Despite not exactly bursting with indoor entertainment options, this little snippet of Bloor does offer live theatre at the Village Playhouse (2190 Bloor West), and movies at the Humber Cinema (2442 Bloor West). The Yellow Griffin Pub (2202 Bloor West) hosts weekly trivia nights, and will also sell you a camel hamburger if you're feeling daring, while farther west the Mackenzies High Park pub (1982 Bloor West) offers trivia, euchre, open mic nights, karaoke, and free board games. Leaving Bloor street, explorers with a more epicurean bent can head south to 45 Ripley Avenue, where the Cheese Boutique not only sells a vast selection of ripened dairy but also boasts a 'Cheese Vault' displaying particularly old and distinguished cheeses.
Humber Cinema
Education
Schools are important to the many families in the area, whose children attend the separate schools or the local public schools:
- Swansea School
- Runnymede Jr. & Sr.
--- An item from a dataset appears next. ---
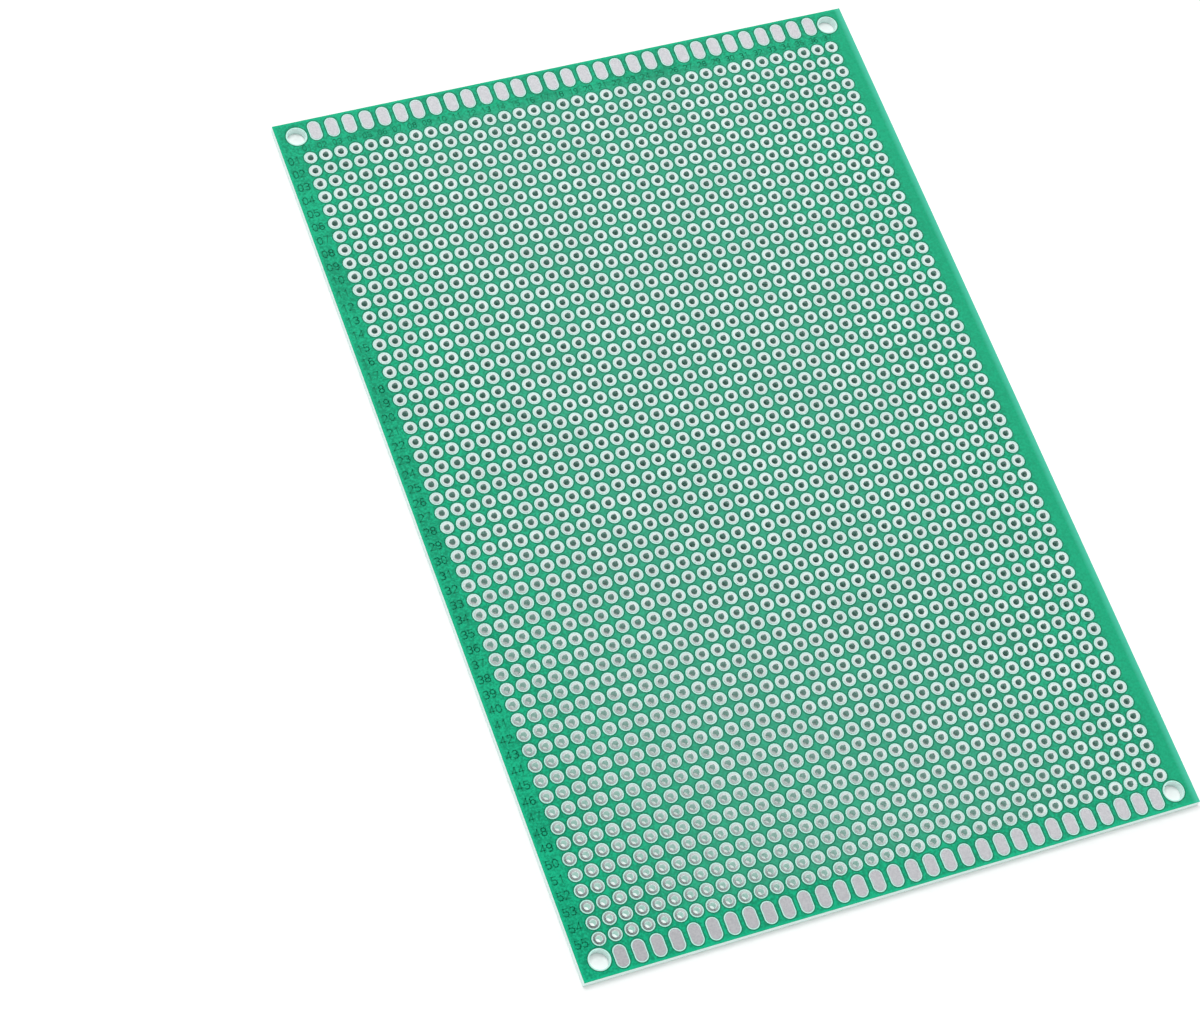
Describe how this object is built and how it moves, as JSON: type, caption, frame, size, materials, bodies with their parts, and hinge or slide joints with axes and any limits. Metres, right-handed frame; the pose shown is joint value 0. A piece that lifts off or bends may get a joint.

School
- Park Lawn Jr. & Md. School
- Humbercrest Public School
- Western Technical-Commercial School
- Humberside Collegiate Institute
- Runnymede Collegiate Institute
- Etobicoke School of the Arts
- West Toronto Collegiate Institute
Parents wishing to supplement these educational options can do so with various local tutoring services such as the High Park Academy. For a less academic, but probably much more fun, learning experience, there is also MakerKids, which teaches things like coding and robotics.
Transit
Swansea is served by bus routes on Windermere and Morningside Avenues. The Runnymede and Jane subway stations on the Bloor-Danforth subway line are within walking distance of most of the houses in this neighbourhood. Motorists enjoy the convenience of being located only minutes away from the Gardiner Expressway and Lake Shore Boulevard.